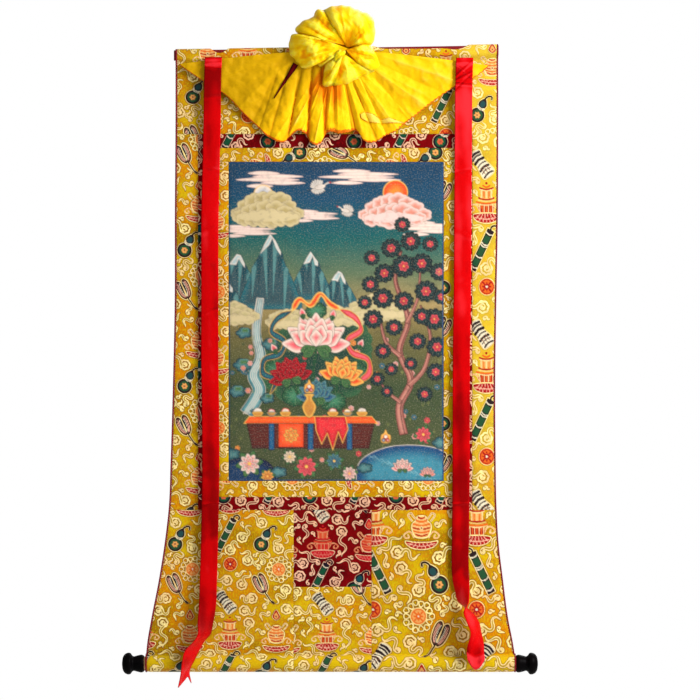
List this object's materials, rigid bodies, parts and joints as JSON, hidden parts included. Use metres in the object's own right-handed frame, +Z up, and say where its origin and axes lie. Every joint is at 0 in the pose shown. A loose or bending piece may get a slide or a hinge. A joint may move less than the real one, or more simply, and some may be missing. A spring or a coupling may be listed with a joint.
{
  "type": "thangka scroll painting with batten and roller",
  "caption": "Hanging scroll: a painted canvas framed in gold and maroon brocade on a batten and knobbed roller, with a gathered silk veil and satin ribbons.",
  "frame": {"origin": "middle of the top batten, the point that the scroll hangs from", "axes": "+Z up, -Y out of the wall towards the viewer, +X to the viewer's right"},
  "size_m": [0.5978, 0.0708, 0.9788],
  "materials": {
    "gold_brocade": "woven gold silk brocade with a cloud and emblem repeat",
    "maroon_brocade": "woven maroon silk brocade with the same repeat",
    "maroon_cloth": "plain maroon cotton",
    "painted_canvas": "painted cotton canvas, matte",
    "black_lacquer": "black lacquer",
    "bare_wood": "plain sanded wood",
    "yellow_silk": "thin yellow silk with a soft sheen",
    "red_satin": "red satin"
  },
  "bodies": {
    "root": {"top_batten": "maroon_cloth", "top_panel": "gold_brocade", "side_panel_left": "gold_brocade", "side_panel_right": "gold_brocade", "maroon_strip_top": "maroon_brocade", "maroon_strip_bottom": "maroon_brocade", "maroon_strip_left": "maroon_brocade", "maroon_strip_right": "maroon_brocade", "gold_strip_top": "gold_brocade", "gold_strip_bottom": "gold_brocade", "gold_strip_left": "gold_brocade", "gold_strip_right": "gold_brocade", "picture": "painted_canvas", "door_panel": "maroon_brocade", "skirt_left": "gold_brocade", "skirt_centre": "gold_brocade", "skirt_right": "gold_brocade", "edge_piping_left": "maroon_cloth", "edge_piping_right": "maroon_cloth", "bottom_roller": "bare_wood", "knob_left": "black_lacquer", "knob_right": "black_lacquer", "veil": "yellow_silk", "tie_tape": "maroon_cloth", "ribbon_left": "red_satin", "ribbon_right": "red_satin"}
  },
  "joints": []
}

•••

• **WHAT YOU WILL DO**
Repeat the listing in full, keeping every line exactly as it is.

• **RESPONSE TO THE TASK**
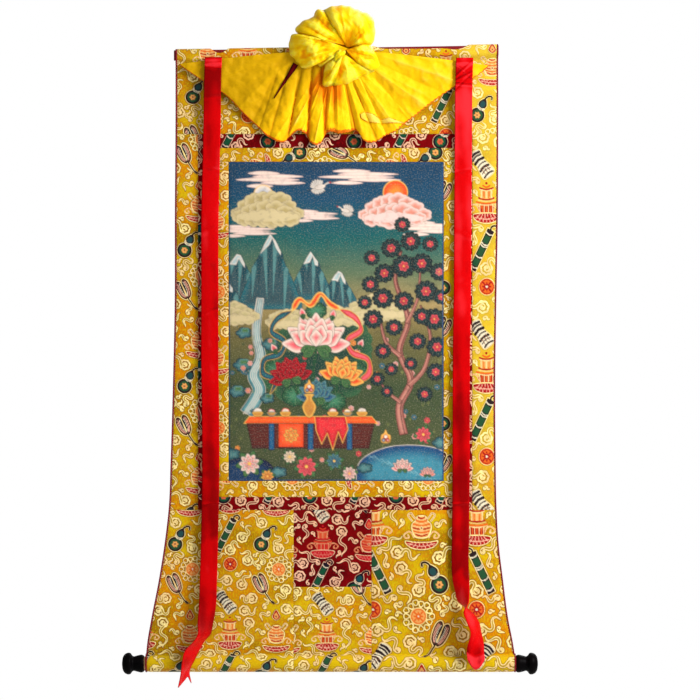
List this object's materials, rigid bodies, parts and joints as JSON, hidden parts included. Use metres in the object's own right-handed frame, +Z up, and say where its origin and axes lie. Every joint is at 0 in the pose shown. A loose or bending piece may get a slide or a hinge. A joint may move less than the real one, or more simply, and some may be missing. A spring or a coupling may be listed with a joint.
{
  "type": "thangka scroll painting with batten and roller",
  "caption": "Hanging scroll: a painted canvas framed in gold and maroon brocade on a batten and knobbed roller, with a gathered silk veil and satin ribbons.",
  "frame": {"origin": "middle of the top batten, the point that the scroll hangs from", "axes": "+Z up, -Y out of the wall towards the viewer, +X to the viewer's right"},
  "size_m": [0.5978, 0.0708, 0.9788],
  "materials": {
    "gold_brocade": "woven gold silk brocade with a cloud and emblem repeat",
    "maroon_brocade": "woven maroon silk brocade with the same repeat",
    "maroon_cloth": "plain maroon cotton",
    "painted_canvas": "painted cotton canvas, matte",
    "black_lacquer": "black lacquer",
    "bare_wood": "plain sanded wood",
    "yellow_silk": "thin yellow silk with a soft sheen",
    "red_satin": "red satin"
  },
  "bodies": {
    "root": {"top_batten": "maroon_cloth", "top_panel": "gold_brocade", "side_panel_left": "gold_brocade", "side_panel_right": "gold_brocade", "maroon_strip_top": "maroon_brocade", "maroon_strip_bottom": "maroon_brocade", "maroon_strip_left": "maroon_brocade", "maroon_strip_right": "maroon_brocade", "gold_strip_top": "gold_brocade", "gold_strip_bottom": "gold_brocade", "gold_strip_left": "gold_brocade", "gold_strip_right": "gold_brocade", "picture": "painted_canvas", "door_panel": "maroon_brocade", "skirt_left": "gold_brocade", "skirt_centre": "gold_brocade", "skirt_right": "gold_brocade", "edge_piping_left": "maroon_cloth", "edge_piping_right": "maroon_cloth", "bottom_roller": "bare_wood", "knob_left": "black_lacquer", "knob_right": "black_lacquer", "veil": "yellow_silk", "tie_tape": "maroon_cloth", "ribbon_left": "red_satin", "ribbon_right": "red_satin"}
  },
  "joints": []
}